Tuesday, March 22, 2005; Page A10

The idea that underrepresented minorities are admitted on "lower standards" depends on the assumption that test scores and grades are the exclusive standards. Admissions to competitive schools are so much more complex. Student A with a 4.0 denied admission in favor of Student B with a 3.5 might seem outrageous at first glance, until someone starts asking the right questions: Is there any evidence of grade inflation in A's school? Did A take less rigorous classes? Did A and B apply to the same program? (I can tell you, while I got into Carnegie Mellon for undergrad, there was no chance I would have been admitted to their Computer Science program.) Did A have the opportunity to take more AP classes than B, and did A's high school inflate AP grades?

Virginia Kim

University of Chicago graduate

While the achievement from immigrant to blue-chip school in only one generation is astonishing, Korean Americans are rarely taught at home the values that these top schools purportedly espouse: self-reliance, independent and creative thought, community service and leadership. An enormous part of one's education in college happens outside the classroom, beyond a professor's lecture and as a result of the contributions of students from different cultural, political, geographical and socioeconomic backgrounds.
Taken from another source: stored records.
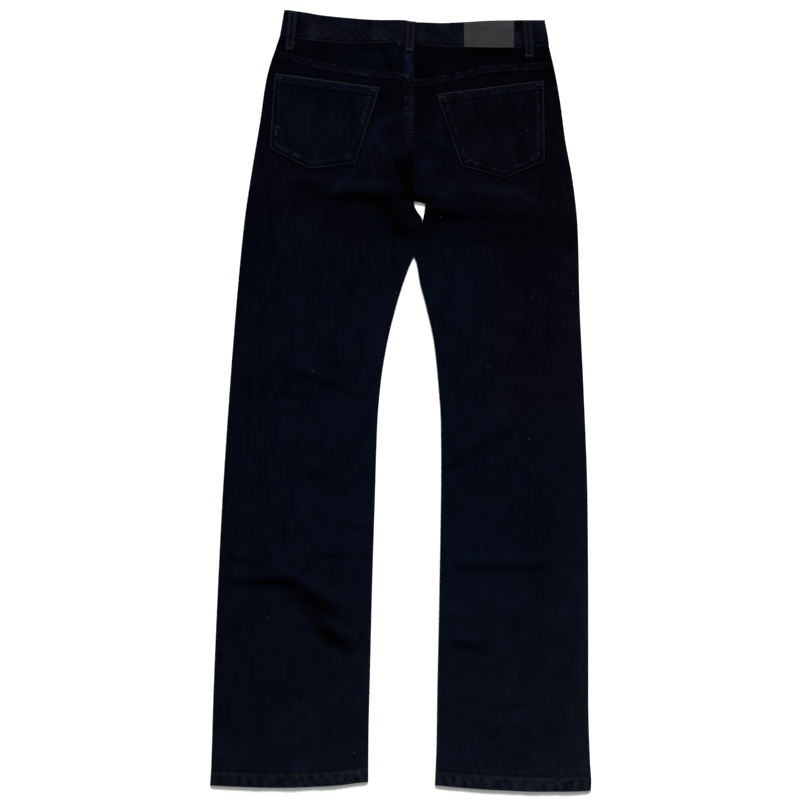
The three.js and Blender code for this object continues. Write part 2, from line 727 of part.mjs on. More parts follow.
function backPocket(pocket) {
  const columns = Array.from({ length: POCKET_COLUMNS + 1 }, (_, i) => i / POCKET_COLUMNS);
  const mix = (a, b, t) => [lerp(a[0], b[0], t), lerp(a[1], b[1], t)];
  const lower = (u) =>
    u < POCKET_POINT
      ? mix(pocket.lowerLeft, pocket.point, u / POCKET_POINT)
      : mix(pocket.point, pocket.lowerRight, (u - POCKET_POINT) / (1 - POCKET_POINT));
  const grid = (lift, hemLift) =>
    POCKET_ROWS.map((v) =>
      columns.map((u) => {
        const [x, y] = mix(mix(pocket.topLeft, pocket.topRight, u), lower(u), v);
        return [x, y, backTop(pocket.side, x, y) + lift + (v <= POCKET_HEM ? hemLift : 0)];
      }),
    );
  return piece(pocket.name, wall(grid(POCKET_GAP + CLOTH, FELL_RISE), grid(POCKET_GAP, 0)), denim);
}

// A belt loop on the back, from over the waistband's upper edge down to its bar tack on the yoke.
function backLoop(loop) {
  const top = waistTop(loop.top) - LOOP_START;
  const grid = (lift) =>
    LOOP_ROWS.map((share) =>
      [-0.5, 0.5].map((half) => {
        const x = lerp(loop.top, loop.foot, share) + half * LOOP_WIDTH;
        const y = lerp(top, loop.end, share);
        const arch = LOOP_ARCH * Math.sin(Math.PI * share);
        const onYoke = y < waistSeam(x);
        const yokeTop = backTop(x < CENTRE ? "left" : "right", x, y) + loop.raised;
        const under = onYoke ? yokeTop : bandTop(x);
        return [x, y, under + lift + arch];
      }),
    );
  return piece(loop.name, wall(grid(GAP + LOOP), grid(GAP)), denimWorn);
}

function frontLoop(loop) {
  const rows = [0, 0.5, 1];
  const grid = (height) =>
    rows.map((share) =>
      [-0.5, 0.5].map((half) => {
        const x = loop.x + half * LOOP_WIDTH;
        const y = lerp(frontTop(x), frontSeam(x), share);
        return [x, y, height];
      }),
    );
  return piece(loop.name, wall(grid(0), grid(LOOP)), denimWorn);
}

function waistPatch() {
  const columns = [0, 0.2, 0.4, 0.6, 0.8, 1];
  const rows = [0, 0.5, 1];
  const grid = (lift) =>
    rows.map((share) =>
      columns.map((across) => {
        const x = lerp(WAIST_PATCH.left, WAIST_PATCH.right, across);
        const [top, low] = [waistTop(x) - WAIST_PATCH.below, waistSeam(x) + WAIST_PATCH.above];
        return [x, lerp(top, low, share), bandTop(x) + lift];
      }),
    );
  return piece("waist_patch", wall(grid(GAP + PATCH), grid(GAP)), leather);
}

function zipFly() {
  const rows = [ZIP_FLY.top, ZIP_FLY.bottom];
  const grid = (height) => rows.map((y) => [ZIP_FLY.left, ZIP_FLY.right].map((x) => [x, y, height]));
  return piece("zip_fly", wall(grid(2 * CLOTH + GAP), grid(CLOTH + GAP)), tape);
}

function waistButton() {
  const profile = [
    [0, 0],
    [BUTTON.radius - BUTTON.bevel, 0],
    [BUTTON.radius, BUTTON.bevel],
    [BUTTON.radius, BUTTON.rim],
    [BUTTON.shank, BUTTON.height],
    [0, BUTTON.height],
  ].map(([r, z]) => new THREE.Vector2(r, z));
  const button = piece("waist_button", new THREE.LatheGeometry(profile, 20), metal);
  const middle = (frontTop(CENTRE) + frontSeam(CENTRE)) / 2;
  button.rotation.x = Math.PI / 2;
  button.position.set(CENTRE, middle, 0);
  return button;
}

const group = new THREE.Group();
for (const side of ["left", "right"]) {
  group.add(frontPanel(side), pocketFacing(side), backPanel(side), yoke(side));
}
group.add(waistband(), zipFly(), waistButton(), waistPatch());
group.add(...POCKETS.map(backPocket), ...BACK_LOOPS.map(backLoop), ...FRONT_LOOPS.map(frontLoop));

export default group;
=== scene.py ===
# Straight leg jeans laid flat with the back up.
# Sizes and tables are in millimetres, as in the part's source, and meshes are made in metres.
# Left and right are the wearer's. X runs to the right, Y up to the waist, Z up from the floor.

import json
import math
import bpy
import numpy as np
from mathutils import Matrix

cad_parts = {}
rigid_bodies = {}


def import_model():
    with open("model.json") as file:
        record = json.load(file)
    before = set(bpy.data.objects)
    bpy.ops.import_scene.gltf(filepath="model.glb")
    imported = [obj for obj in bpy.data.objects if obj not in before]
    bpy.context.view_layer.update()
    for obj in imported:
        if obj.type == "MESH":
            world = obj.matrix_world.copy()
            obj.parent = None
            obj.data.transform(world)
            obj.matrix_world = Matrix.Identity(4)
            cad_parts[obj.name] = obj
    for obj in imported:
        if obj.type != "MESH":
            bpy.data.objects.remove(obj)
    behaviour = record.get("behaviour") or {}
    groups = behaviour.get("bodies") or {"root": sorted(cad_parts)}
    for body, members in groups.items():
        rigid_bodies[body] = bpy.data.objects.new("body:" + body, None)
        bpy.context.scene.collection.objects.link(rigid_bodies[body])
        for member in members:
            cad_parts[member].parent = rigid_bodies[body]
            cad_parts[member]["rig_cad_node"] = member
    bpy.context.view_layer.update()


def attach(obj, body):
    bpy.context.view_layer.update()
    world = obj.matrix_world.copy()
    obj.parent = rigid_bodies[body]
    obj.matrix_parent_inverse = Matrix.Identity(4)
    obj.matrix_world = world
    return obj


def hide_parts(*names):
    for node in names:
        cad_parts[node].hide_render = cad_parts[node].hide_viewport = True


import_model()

MM = 0.001

# Cloth and seams
CLOTH = 1.2
BAND = 2.2
PATCH = 1.5
LOOP = 1.6
GAP = 0.3
MEET = 0.02 # where the two sides touch, each keeps this far from the line
SEAM_HEIGHT = 1.8
BACK_TURN = 6
FRONT_TURN = 3
FELL_WIDTH = 10.5
FELL_RISE = 1
CENTRE_FELL_WIDTH = 14.5
HEM_DEPTH = 20
HEM_RISE = 0.9

# Waist
FRONT_DIP = 20
LAP = 20
LAP_REACH = LAP + 2
LAP_EASE = 26
BAND_AIR = 0.4
BAND_DEPTH = 37 # from its upper edge to its seam, on average

# Levels along Y, and the centre seam's X
YOKE_LEVEL = 468
HEM_LEVEL = -550
SEAT_END = 300
CROTCH = 281
WAIST_SLOPE_FROM, WAIST_SLOPE_RUN = 440, 40
HEM_FINE = HEM_LEVEL + 26 # below this the rows of points are closer
ROWS_STRAIGHTEN = 84 # over this length they turn from the line of a seam or hem to level
CENTRE = 18.9

# How the cloth rises in from its edges
EDGE_HEIGHT = 3.9
CROWN_WIDTH = 60
LEGS_APART = 60
FOLD_EDGE = 24
LOWEST_TOP = 2.9

# Outlines: y, x
LEFT_OUT = [
    (553, -165.6), (514, -172.6), (497, -178.6), (483, -183.6), (455, -191),
    (398, -199.4), (341, -208.9), (256, -221.7), (140, -233), (26, -242),
    (-144, -253.3), (-315, -261.7), (-428, -266.2), (-514, -268.8), (-546, -270.6),
]
RIGHT_OUT = [
    (540, 204.6), (510, 210), (497, 211.2), (483, 215.4), (426, 226.2),
    (370, 233.7), (313, 244.1), (256, 250.6), (228, 252), (140, 254), (26, 259.3),
    (-144, 265.4), (-287, 266.4), (-428, 266.5), (-514, 269), (-540, 270.6), (-554, 270.2),
]
TOUCHING = [(256, 31), (205, 18.8)]
LEFT_IN = [
    (281, 18.75), (278.8, 19.4), (273, 21), (256, 30.85), (205, 18.65), (197, 14.8),
    (168, 4), (140, -4.8), (83, -18.9), (26, -28.1), (-31, -32.9), (-144, -36.6),
    (-258, -40.2), (-372, -43), (-485, -45.6), (-550, -45.9),
]
RIGHT_IN = [
    (283.5, 19.05), (281, 34.8), (268, 33.7), (256, 31.15), (205, 18.95), (199, 22),
    (168, 27.5), (140, 34.9), (83, 47.4), (26, 53.4), (-31, 57.1), (-88, 57.5),
    (-258, 55.2), (-428, 51.8), (-485, 51), (-550, 48.4),
]

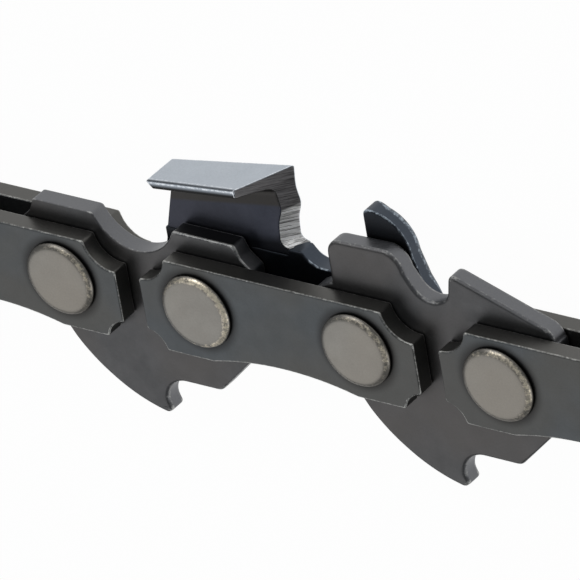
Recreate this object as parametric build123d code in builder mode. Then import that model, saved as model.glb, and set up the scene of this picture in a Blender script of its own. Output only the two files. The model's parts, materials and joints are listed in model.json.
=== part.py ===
# Chainsaw chain loop: 28 drive links of 3/8 inch low profile pitch for a 1.1 mm bar groove.
# It lies on its side, rivet axes along +Z, with the origin under the middle of the loop.
# Links are modelled once in a link frame: X is the way the chain runs, Y points away from
# the bar, and Z = 0 is the middle plane of the chain. Each is then placed along the loop.

import os
from math import cos, radians, sin, tan

from build123d import *

# Chain layout
drive_link_count = 28
drive_spacing = 8.87
tie_spacing = 10.18
bend_pivots = 12

# Sheet thicknesses and running clearances
drive_thickness = 1.1
strap_thickness = 1.1
side_clearance = 0.06
bore_clearance = 0.05

# Rivet
hub_radius = 1.75
shank_radius = 1.3
head_radius = 2.15
head_height = 0.4
head_rim = 0.28

# Tie strap outline, which is also the foot of the cutter
strap_end_margin = 3.66
strap_top = 2.62
strap_bottom = 3.05
strap_waist = 2.48
waist_half_width = 4.6
scallop_radius = 1.73
scallop_inset = 0.1
scallop_rise = 0.23
notch_radius = 1.3
notch_outset = 0.15
notch_drop = 0.2

# Drive link body and tang
body_end_margin = 3.1
body_end_foot = -1.35
tang_radius = 8.66
tang_centre_x = 1.95
tang_centre_y = 0.39
tang_start_y = -3.0
tang_tip_x = 0.15
tang_tip_fillet = 0.2
hook_lobe_x = 0.5
hook_lobe_y = -7.8
hook_top_x = 0.3
hook_top_y = -7.22
hook_floor_x = 1.75
tang_floor_y = -5.77
tang_heel_x = 4.35
tang_heel_fillet = 0.5
heel_slope_x = 6.95
heel_slope_y = -2.85

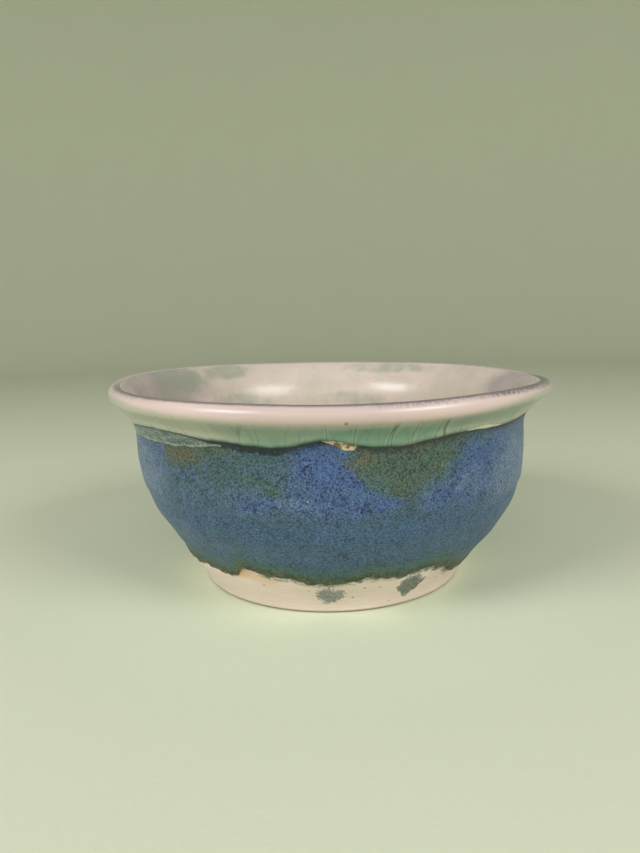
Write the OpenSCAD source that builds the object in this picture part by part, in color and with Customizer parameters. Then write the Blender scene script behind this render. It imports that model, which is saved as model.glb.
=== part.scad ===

Asian applicants certainly deserve to be evaluated and admitted based upon the same criteria as everyone else, but I also wouldn't choose a school that was made up of 100 percent of them. Even if it was Harvard.

Anne Soh

Wellesley graduate

I find it hard to believe that our entire community is educationally successful when a significant portion of southeast Asians live under the poverty line. I also disagree with the insinuation that other cultures do not value education as much as the Asian American community. In my lifetime, I have met students of all cultures who take a full load of classes and work several jobs to pay for their education, including Asian Americans. Each of those students truly deserved their place in their universities.